The Daily Dish

Is the Labor Market Cooling?

Friday the Bureau of Labor Statistics (BLS) will release the employment report for June. It will be closely scrutinized for evidence that the labor market is cooling in response to the Fed’s anti-inflation tightening of financial conditions. This raises the question: What has been the impact thus far?

The most basic indicator of labor market slack is the unemployment rate. The graph below shows the conventional measure of unemployment (blue line) along with the broader U-6 measure of underemployment of the labor force.  As is well known, both have dropped sharply from their pandemic peaks and plateaued at historic lows.  But there is no real indication of any significant movement upward.

Unemployment Indicators

Slack could also be produced by an influx of potential workers into the labor force.  Again, it is well recognized that labor force participation dropped sharply during the pandemic. As shown below, labor force participation has recovered significantly, but remains below its pre-pandemic rate.

Labor Force Participation Rate

These data suggest that any significant slack in the labor market will have to be produced by reduction in the demand for labor. Eakinomics’ preferred monthly measure of labor demand is the growth payrolls, which combines the impact of the growth in firms’ willingness to employ, willingness to expand hours of work, and willingness to pay per hour.

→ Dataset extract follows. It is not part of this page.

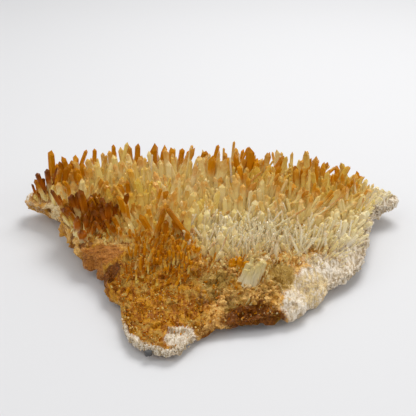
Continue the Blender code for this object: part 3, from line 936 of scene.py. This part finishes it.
def slenderGrowth(x, y, ahead, tall):
    # how long crystals can grow here: up to the tall field's full length, and falling off in front of it
    reachLeft, reachRight = slender["frontReach"]
    fallOff = reachLeft + reachRight * ramp(x, *slender["frontReachX"])
    front, least = slender["frontLength"], slender["frontLeast"]
    growth = np.where(ahead > 0.0, front * np.exp(-np.maximum(ahead, 0.0) / fallOff) + least,
                      front + least + (1.0 - front - least) * tall)
    growth *= np.maximum(np.interp(x, field["lengthFactorX"], field["lengthFactor"]), slender["leastFactor"])
    atBack = ramp(y, *field["backSplayY"]) * ramp(-np.abs(x), *slender["tallerX"])
    growth *= (1.0 + slender["backTaller"] * atBack) * (1.0 - slender["openFront"] * zoneShare("open", x, y))
    return field["length"] * growth * hollowFactor(x, y)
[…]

The (very busy) chart below shows the recent year-over-year growth in payrolls and each component.  The yellow line traces the evolution of payroll growth. It climbed sharply as the economy exited the pandemic, exceeding 15 percent in April 2021. In early 2023 it was essentially one-half this level; in May it was down to 6.2 percent. This represents a significant reduction in labor demand, dominated by growth in employment (blue line). By contrast, there has been relatively little significant movement in average weekly hours or average hourly earnings, although both series have declined somewhat over the past year.

Labor Market Indicators

In sum, the Fed has noticeably reduced the pace of growth in labor demand but will have to do so even further. The Friday report will be an important indicator of Fed interest rate policy in July and thereafter.


Fact of the Day

Across all rulemakings this past week, agencies published $4.9 billion in total costs and added 3.3 million annual paperwork burden hours.